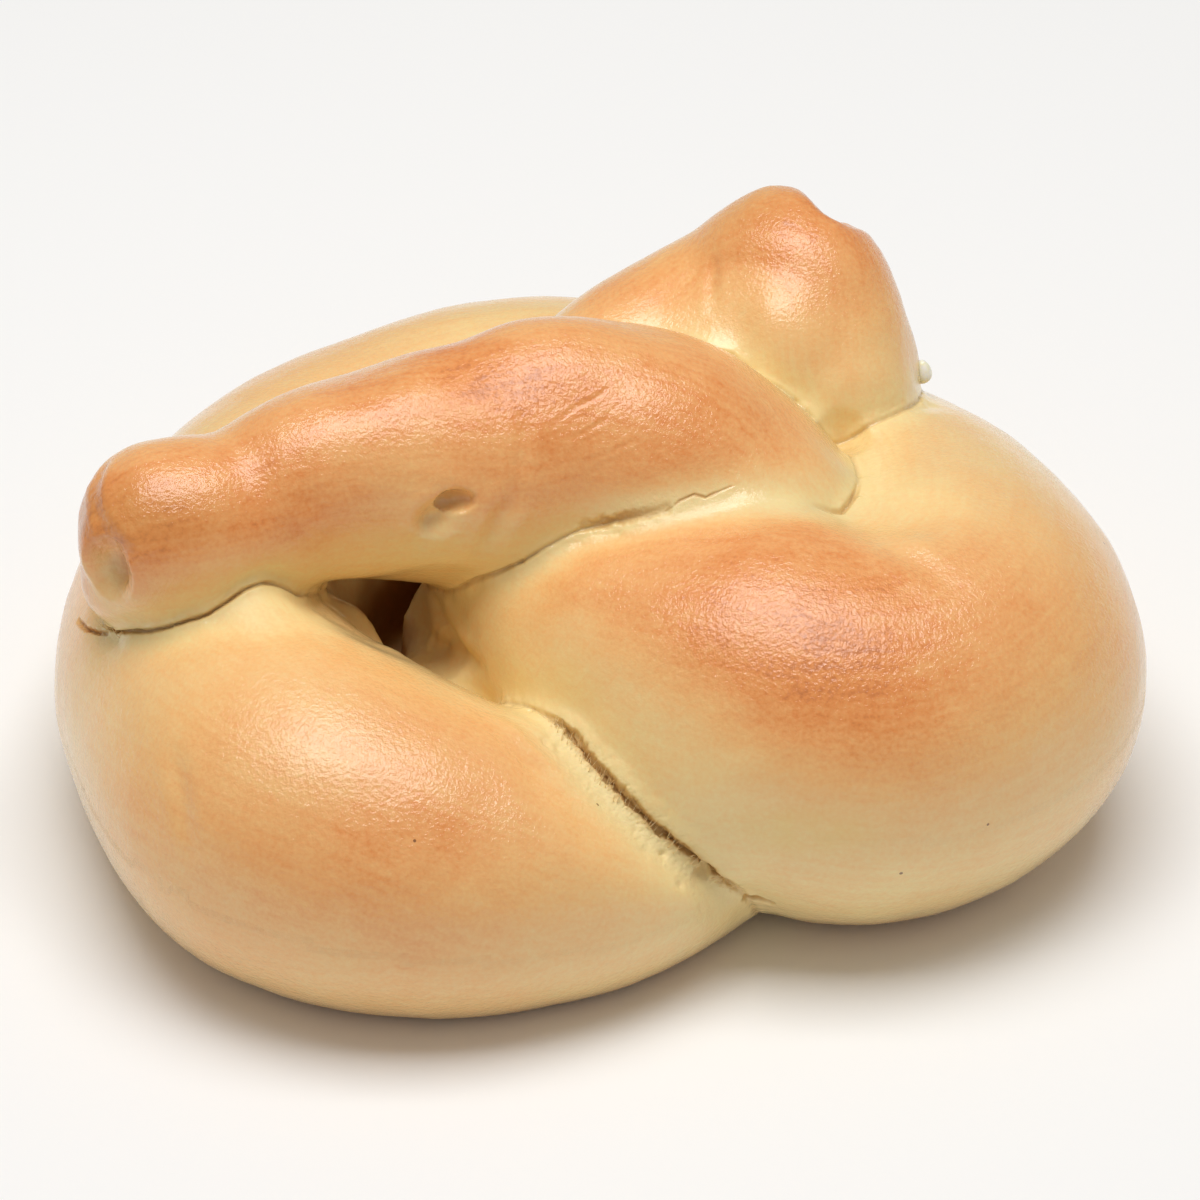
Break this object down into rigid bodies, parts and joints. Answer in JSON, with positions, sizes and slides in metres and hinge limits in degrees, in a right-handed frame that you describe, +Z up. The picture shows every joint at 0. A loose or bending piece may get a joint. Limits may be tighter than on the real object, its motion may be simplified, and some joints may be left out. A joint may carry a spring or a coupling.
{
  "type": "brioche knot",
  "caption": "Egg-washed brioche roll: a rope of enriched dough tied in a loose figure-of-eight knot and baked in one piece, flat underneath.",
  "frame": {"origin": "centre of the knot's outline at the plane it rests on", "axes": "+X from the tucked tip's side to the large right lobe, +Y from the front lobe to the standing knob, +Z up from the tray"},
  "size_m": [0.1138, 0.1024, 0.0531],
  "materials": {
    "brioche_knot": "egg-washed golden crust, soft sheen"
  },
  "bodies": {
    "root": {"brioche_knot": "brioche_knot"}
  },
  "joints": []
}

--------------------

▶ WHAT TO WORK ON: Every line above should be written out again exactly as it stands.

▶ CORRECT RESPONSE:
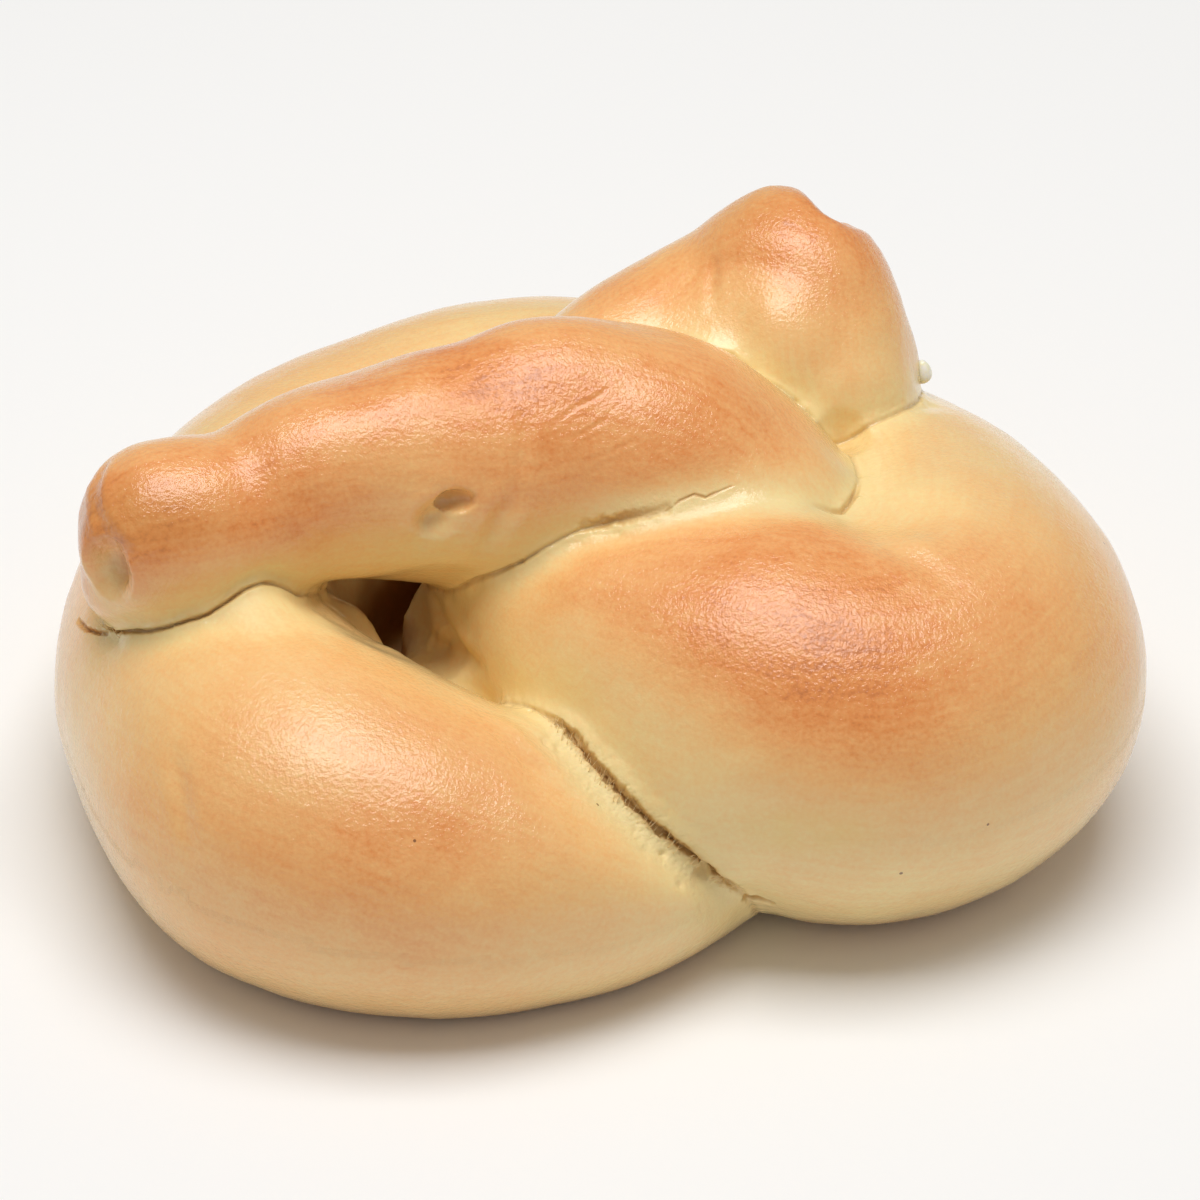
Break this object down into rigid bodies, parts and joints. Answer in JSON, with positions, sizes and slides in metres and hinge limits in degrees, in a right-handed frame that you describe, +Z up. The picture shows every joint at 0. A loose or bending piece may get a joint. Limits may be tighter than on the real object, its motion may be simplified, and some joints may be left out. A joint may carry a spring or a coupling.
{
  "type": "brioche knot",
  "caption": "Egg-washed brioche roll: a rope of enriched dough tied in a loose figure-of-eight knot and baked in one piece, flat underneath.",
  "frame": {"origin": "centre of the knot's outline at the plane it rests on", "axes": "+X from the tucked tip's side to the large right lobe, +Y from the front lobe to the standing knob, +Z up from the tray"},
  "size_m": [0.1138, 0.1024, 0.0531],
  "materials": {
    "brioche_knot": "egg-washed golden crust, soft sheen"
  },
  "bodies": {
    "root": {"brioche_knot": "brioche_knot"}
  },
  "joints": []
}